Nessa segunda atividade conhecemos um pouco mais dos trabalhos desenvolvidos por Eduardo Di Deus, Joana Oliveira, Magda Ribeiro e Gilton Mendes, reagindo as provocações do debatedor Alexandro Oliveira, tendo por ponto comum as configurações agentivas que permeiam e constituem as técnicas com relação a vida vegetal. Iniciamos então ouvindo um pouco sobre os desafios metodológicos encontrados por Eduardo Di Deus no estudo das relações humano-plantas ao observar ritmos e fluxos nos seringais de São Paulo seguido de uma explanação de Joana Oliveira acerca da possibilidade de comunicação entre humanos e não humanos a partir da ideia de agencia das plantas, invertendo as relações entre humanos e o meio com base nas observações sobre os mecanismos que as plantas desenvolveram para fazer com que outros entes as espalhassem por novos locais. Magda Ribeiro apresentou outra proposta sobre a agência não-humana, observando a fragmentação dos fenômenos de coabitação e coevolução desde a união entre antropologia e paleontologia na medida em que a biologia sintética avança nos processos de criação de vida "descontextualizado", por limitar a variabilidade na vida, mas demonstrando ao mesmo tempo novos tipos de colaboração entre pessoas, bactérias e plantas. Sem abandonar a complexificação das relações entre humanos e não humanos, pano de fundo de toda essa discussão, Gilton Mendes chamou a atenção para a "Amazônia Profunda" e as diferentes técnicas de alimentação e armazenamento dos habitantes locais que estão perdendo espaço no consumo humano a partir do "discurso civilizatório". O exemplo mais notável parece ser o da goma/fécula, que pode ser extraída de uma série de tubérculos, mas sofreu um processo de simplificação/monopolização a partir da popularização da mandioca. Coube a Alexandro Oliveira a tarefa de questionar todos esses trabalhos e o professor constrói suas inquietações a partir da alegação de que é preciso pensar nos níveis e hierarquias, não apenas mapeando relações, mas apontando para questões vernaculares da vida e o fazer político da antropologia na medida em que é ferramenta para pensar as desigualdades nos fluxos tecnológicos.

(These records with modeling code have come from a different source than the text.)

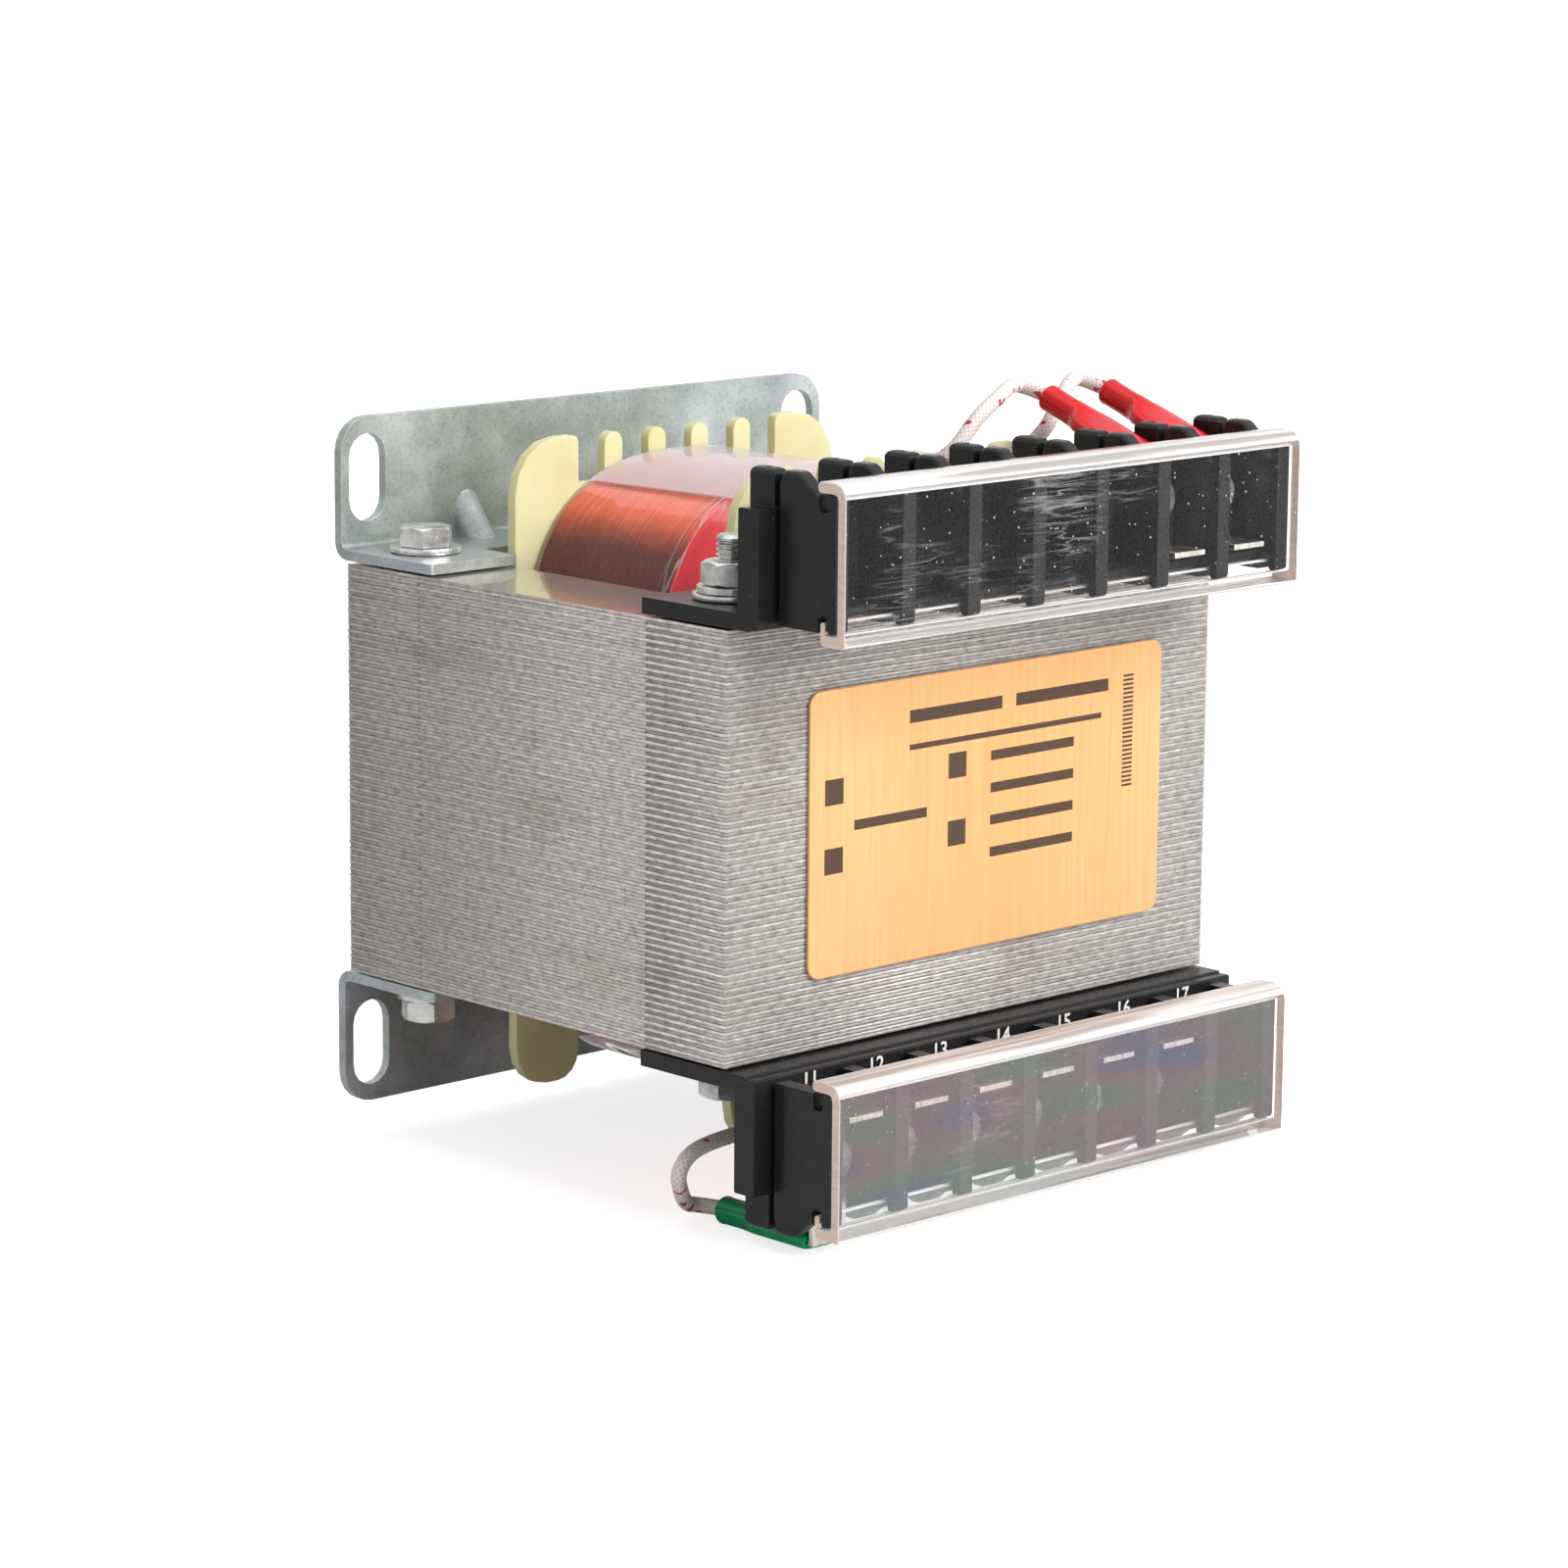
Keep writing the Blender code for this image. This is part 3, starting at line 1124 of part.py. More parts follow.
def build_leads(assembly):
    for name, points in LEAD_ROUTES.items():
        level, pole = name.split("_")[1:]
        way = -1.0 if level == "bottom" else 1.0
        start = lead_start(name, way)
        end = lead_end(int(pole), level)
        free = [Vector((start[-1].x + share * (end[0].x - start[-1].x),
                        BOBBIN_FRONT - forward * MM, way * (CORE_TOP + rise * MM)))
                for share, forward, rise in points]
        knots = start + free + end
        curve = bpy.data.curves.new(name, "CURVE")
        curve.dimensions = "3D"
        curve.bevel_depth = LEAD_RADIUS
        curve.bevel_resolution = 2
        curve.use_fill_caps = True
        spline = curve.splines.new("POLY")
        route = smooth_route(knots)
        spline.points.add(len(route) - 1)
        for point, place in zip(spline.points, route):
            point.co = (*place, 1.0)
        lead = bpy.data.objects.new(name, curve)
        bpy.context.scene.collection.objects.link(lead)
        mesh = evaluated_mesh(lead)
        weld(mesh)
        bpy.data.objects.remove(lead)
        bpy.data.curves.remove(curve)
        solid = bpy.data.objects.new(name, mesh)
        assembly.place(name, assembly.shape(solid, "glass_braid", smooth=True))


def build_plate(assembly):
    half_width = PLATE_WIDTH / 2.0
    half_height = PLATE_HEIGHT / 2.0
    outline = rectangle(-half_width, -half_height, half_width, half_height, PLATE_CORNER_RADIUS)
    plate = assembly.shape(outline_solid("plate", [outline], PLATE_THICKNESS, "XZ"), "gold_foil")
    middle = -SEAT_GAP - PLATE_THICKNESS / 2.0
    assembly.place("nameplate", plate, (PLATE_OFFSET_X, middle, 0.0))


def main():
    for obj in list(bpy.data.objects):
        bpy.data.objects.remove(obj)
    assembly = Assembly()
    build_core(assembly)
    build_bobbin(assembly)
    build_windings(assembly)
    build_brackets(assembly)
    build_fasteners(assembly)
    build_rails(assembly)
    build_block(assembly, "terminal_block_top", TOP_POLES_IN_USE, turned=False)
    build_block(assembly, "terminal_block_bottom", BOTTOM_POLES_IN_USE, turned=True)
    build_covers(assembly)
    build_terminals(assembly)
    build_leads(assembly)
    build_plate(assembly)


main()
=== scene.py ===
"""Finishes of a control transformer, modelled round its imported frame."""

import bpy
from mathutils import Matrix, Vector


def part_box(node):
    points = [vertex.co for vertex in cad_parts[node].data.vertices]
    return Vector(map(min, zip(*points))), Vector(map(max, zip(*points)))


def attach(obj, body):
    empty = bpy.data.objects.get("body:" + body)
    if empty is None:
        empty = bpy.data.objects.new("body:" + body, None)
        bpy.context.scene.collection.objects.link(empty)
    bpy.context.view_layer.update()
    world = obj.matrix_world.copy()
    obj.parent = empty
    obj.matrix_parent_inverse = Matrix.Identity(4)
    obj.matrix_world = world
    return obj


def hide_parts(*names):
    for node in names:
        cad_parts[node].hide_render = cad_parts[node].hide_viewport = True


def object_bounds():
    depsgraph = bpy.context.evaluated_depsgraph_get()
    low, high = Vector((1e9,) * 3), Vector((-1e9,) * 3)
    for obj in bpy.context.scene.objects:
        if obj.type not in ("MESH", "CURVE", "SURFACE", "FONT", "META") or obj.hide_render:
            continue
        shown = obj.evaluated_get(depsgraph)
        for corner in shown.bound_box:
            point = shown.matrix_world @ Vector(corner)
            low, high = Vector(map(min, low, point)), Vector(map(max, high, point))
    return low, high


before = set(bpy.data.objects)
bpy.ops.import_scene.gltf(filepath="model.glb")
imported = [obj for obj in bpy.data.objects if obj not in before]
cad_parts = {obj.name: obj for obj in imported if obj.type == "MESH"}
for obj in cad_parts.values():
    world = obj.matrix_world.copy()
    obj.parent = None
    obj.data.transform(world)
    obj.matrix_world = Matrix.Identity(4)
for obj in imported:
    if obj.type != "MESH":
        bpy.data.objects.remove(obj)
CAD_BOX = [list(corner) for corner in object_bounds()]

import math
import random

import bmesh
import bpy
from bpy.props import FloatProperty, FloatVectorProperty, IntProperty, PointerProperty
from mathutils import Matrix, Vector, noise

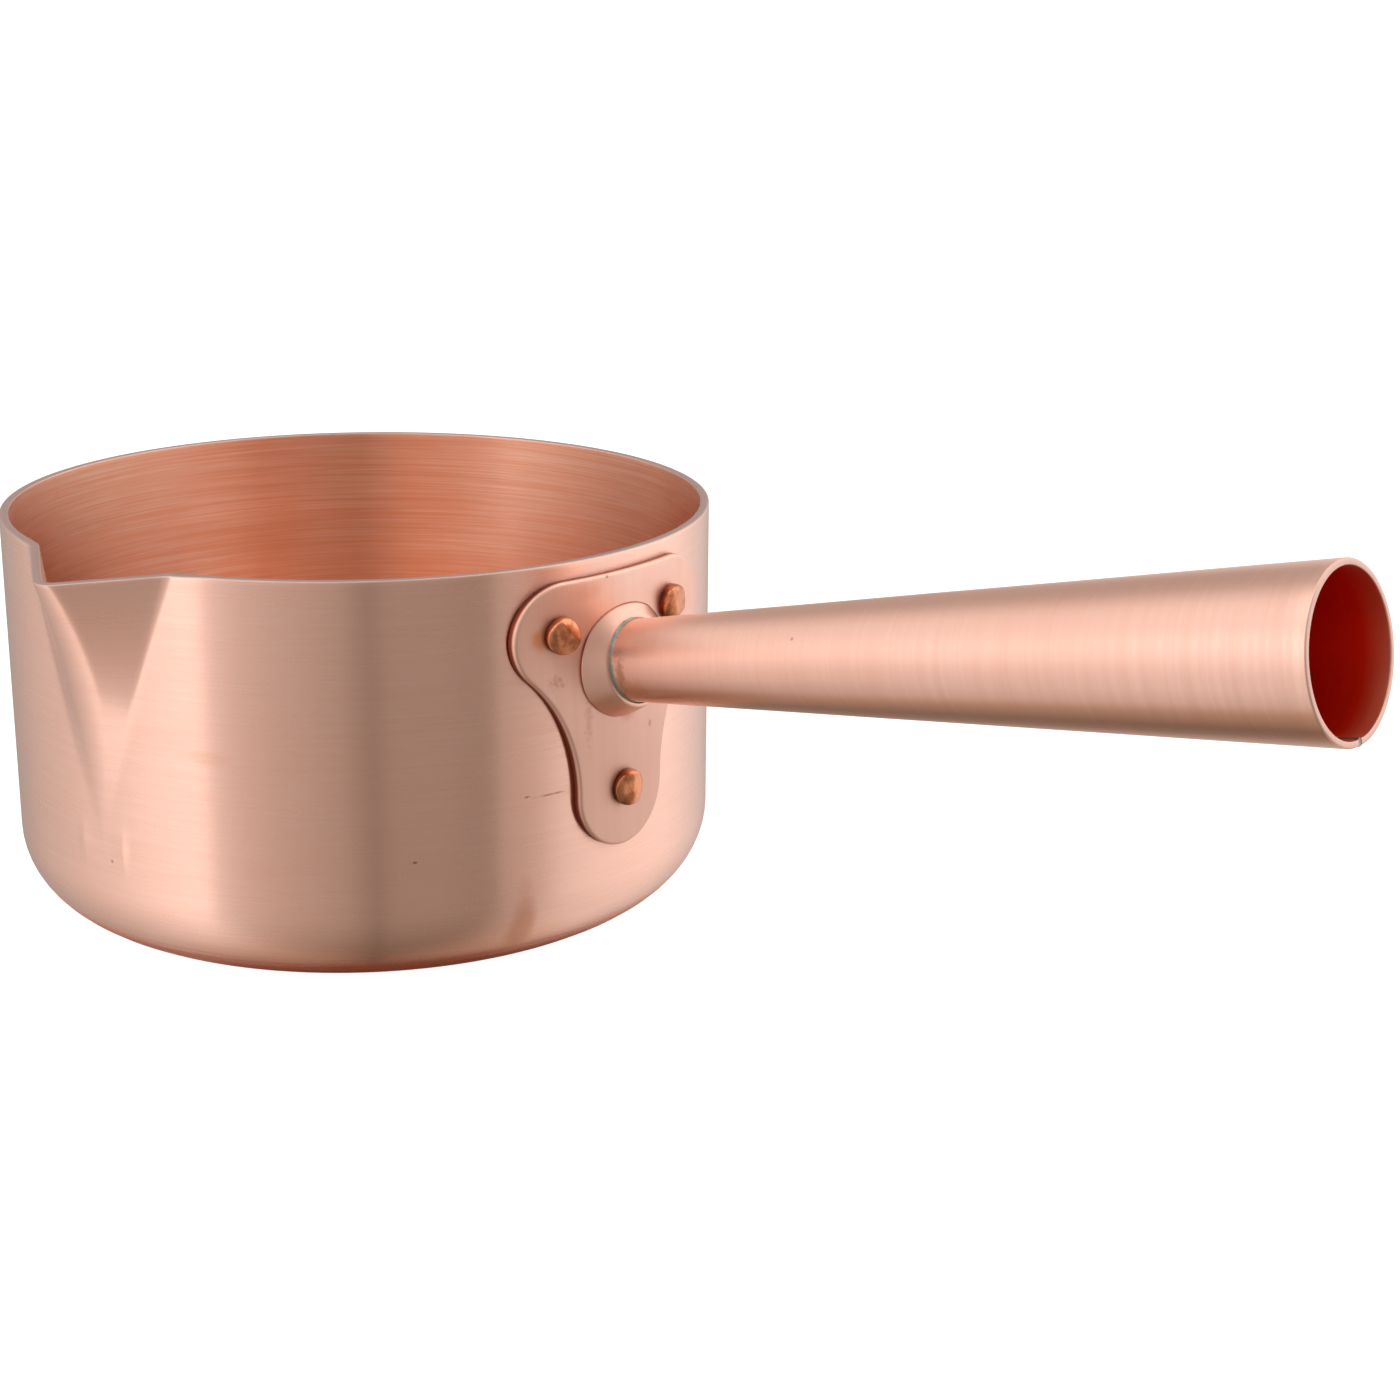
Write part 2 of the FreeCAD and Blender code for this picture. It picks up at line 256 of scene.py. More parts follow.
def makeClouds():
    # slow uneven tarnish and tiny pits
    values = {"Vector": (0.0, 0.0, 0.0), "Scale": 30.0, "Pits": 500.0, "Share": 0.01}
    group, given, result = newGroup("tarnishClouds", values, ["Cloud", "Pit"])
    cloud = noiseNode(group, given["Vector"], given["Scale"], 4.0, 0.6)
    feed(group, result["Cloud"], mapRange(group, cloud, *tarnishing["cloudEdges"]))
    cells = addNode(group, "ShaderNodeTexVoronoi", feature="F1")
    feed(group, cells.inputs["Vector"], given["Vector"])
    feed(group, cells.inputs["Scale"], given["Pits"])
    split = addNode(group, "ShaderNodeSeparateColor")
    feed(group, split.inputs[0], cells.outputs["Color"])
    chosen = mathNode(group, "LESS_THAN", split.outputs[0], given["Share"])
    near = mapRange(group, cells.outputs["Distance"], *tarnishing["pitEdges"], 1.0, 0.0)
    feed(group, result["Pit"], mathNode(group, "MULTIPLY", chosen, near))
    return group


def makeSpot():
    # one soft, ragged spot round a centre
    values = {"Vector": (0.0, 0.0, 0.0), "Center": (0.0, 0.0, 0.0), "Size": (0.01, 0.01, 0.01)}
    values.update({"Ragged": 0.3, "Grain": 300.0})
    group, given, result = newGroup("stainAndShadeSpot", values, ["Mask"])
    away = vectorNode(group, "SUBTRACT", given["Vector"], given["Center"])
    reach = vectorNode(group, "LENGTH", vectorNode(group, "DIVIDE", away, given["Size"]))
    grain = noiseNode(group, given["Vector"], given["Grain"], 3.0, 0.6)
    uneven = mathNode(group, "MULTIPLY", mathNode(group, "SUBTRACT", grain, 0.5), given["Ragged"])
    ragged = mathNode(group, "ADD", reach, mathNode(group, "MULTIPLY", uneven, stainAndShadeSettings["raggedness"]))
    feed(group, result["Mask"], mapRange(group, ragged, *stainAndShadeSettings["edges"], 1.0, 0.0))
    return group


brushLines = makeBrushLines()
tarnishClouds = makeClouds()
stainAndShadeSpot = makeSpot()


def startMaterial(name):
    material = bpy.data.materials.new(name)
    material.use_nodes = True
    tree = material.node_tree
    shader = tree.nodes["Principled BSDF"]
    coordinates = addNode(tree, "ShaderNodeTexCoord").outputs["Object"]
    return material, tree, shader, coordinates


def copperMaterial(name, look, groove=None, turned=None):
    # groove names the attribute that counts the brush lines; turned is the slope of a brushed tube
    material, tree, shader, place = startMaterial(name)
    if turned is not None:
        mapping = addNode(tree, "ShaderNodeMapping", vector_type="POINT")
        mapping.inputs["Rotation"].default_value = (0, turned, 0)
        feed(tree, mapping.inputs["Vector"], place)
        split = addNode(tree, "ShaderNodeSeparateXYZ")
        feed(tree, split.inputs[0], mapping.outputs[0])
        around = addNode(tree, "ShaderNodeCombineXYZ")
        feed(tree, around.inputs[0], split.outputs[1])
        feed(tree, around.inputs[1], split.outputs[2])
        slow, count = around.outputs[0], split.outputs[0]
    elif groove is not None:
        flat = vectorNode(tree, "MULTIPLY", place, (1, 1, 0))
        slow, count = flat, addNode(tree, "ShaderNodeAttribute", attribute_name=groove).outputs["Fac"]
    else:
        flat = vectorNode(tree, "MULTIPLY", place, (0, 0, 1))
        split = addNode(tree, "ShaderNodeSeparateXYZ")
        feed(tree, split.inputs[0], place)
        slow, count = flat, split.outputs[1]
    lines = useGroup(
        tree, brushLines, Place=slow, Groove=count, Pitch=look["pitch"], Stroke=look["stroke"],
    )
    clouds = useGroup(
        tree, tarnishClouds, Vector=place, Scale=look["cloudScale"], Share=look["pitShare"],
    )
    color = look["color"]
    layers = [
        (lines["Fine"], look["fine"], look["line"]),
        (lines["Coarse"], look["coarse"], look["line"]),
        (clouds["Cloud"], look["cloud"], look["tarnish"]),
        (clouds["Pit"], look["pit"], tarnishing["pitColor"]),
    ]
    for mask, amount, tint in layers:
        color = mixColor(tree, mathNode(tree, "MULTIPLY", mask, amount), color, tint)
    smoothest, roughest = look["rough"], look["rough"] + look["roughSpread"]
    rough = mapRange(tree, lines["Coarse"], 0, 1, smoothest, roughest, False)
    # spots: real stains and specks, and on the plate one broad patch of painted shade over its lower part
    for spot in look.get("spots", []):
        mask = useGroup(
            tree, stainAndShadeSpot, Vector=place, Center=spot["center"], Size=spot["size"],
            Ragged=spot["ragged"], Grain=spot["grain"],
        )["Mask"]
        share = mathNode(tree, "MULTIPLY", mask, spot["amount"])
        color = mixColor(tree, share, color, spot["color"])
        rough = mathNode(tree, "ADD", rough, mathNode(tree, "MULTIPLY", share, stainAndShadeSettings["rougher"]))
    # near-edge tint: painted shade in the gap between plate and wall, painted light towards the open end of
    # the bore, and darker at the foot of the collar and of each rivet head
    if "edge" in look:
        tintAndPaintedLightMask = addNode(tree, "ShaderNodeAttribute", attribute_name="grime").outputs["Fac"]
        color = mixColor(tree, mathNode(tree, "MULTIPLY", tintAndPaintedLightMask, look["edge"]), color, look["grime"])
    feed(tree, shader.inputs["Base Color"], color)
    feed(tree, shader.inputs["Roughness"], rough)
    shader.inputs["Metallic"].default_value = 1.0
    shader.inputs["Anisotropic"].default_value = look["anisotropy"]
    height = mathNode(tree, "MULTIPLY", lines["Fine"], relief["fineShare"])
    height = mathNode(tree, "ADD", height, lines["Coarse"])
    bump = addNode(tree, "ShaderNodeBump")
    bump.inputs["Strength"].default_value = look["bump"]
    bump.inputs["Distance"].default_value = relief["distance"]
    feed(tree, bump.inputs["Height"], height)
    feed(tree, shader.inputs["Normal"], bump.outputs[0])
    if turned is None:
        shader.inputs["Anisotropic Rotation"].default_value = relief["quarterTurn"]
    else:
        tangent = addNode(tree, "ShaderNodeTangent", direction_type="UV_MAP", uv_map="alongHandle")
        feed(tree, shader.inputs["Tangent"], tangent.outputs[0])
    return material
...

É interessante reparar como as indagações trazidas por Alexandro Oliveira vão de encontro com o temor da fragmentação do campo trazido por Pireg Pitrou, tentando buscar em categorias mais amplas a fonte para as comparações que caracterizam o fazer antropológico. Esse primeiro dia foi marcado por uma introdução as temáticas da antropologia e da técnica, conceituando e delimitando seu objeto, mas ficou ainda uma inquietação quanto a hierarquização proposta por Alexandro Oliveira sobre a qual os demais apresentadores fizeram várias ponderações. Me parece que apontar para um grande agente não-humano, como o capital, para possibilitar essas comparações é um tanto quanto improdutivo, pois retoma de alguma forma a ideia de que a antropologia precisa encontrar universais comuns. Esses "grandes agentes" servem em alguma medida como muleta de pesquisa, pois são uma carta branca/coringa que se encaixa em diversas situações abandonando uma complexificação das dimensões nas quais a antropologia da técnica se concentra, tão bem apresentadas por Ludovic Coupaye. Não é uma crítica para qual eu tenha solução, me parece claro que o aprofundamento da fragmentação na disciplina não é nada produtivo, mas hierarquizar e buscar esses "grandes agentes" também não aparenta ser a melhor alternativa para comparação. Fica a questão para discussão.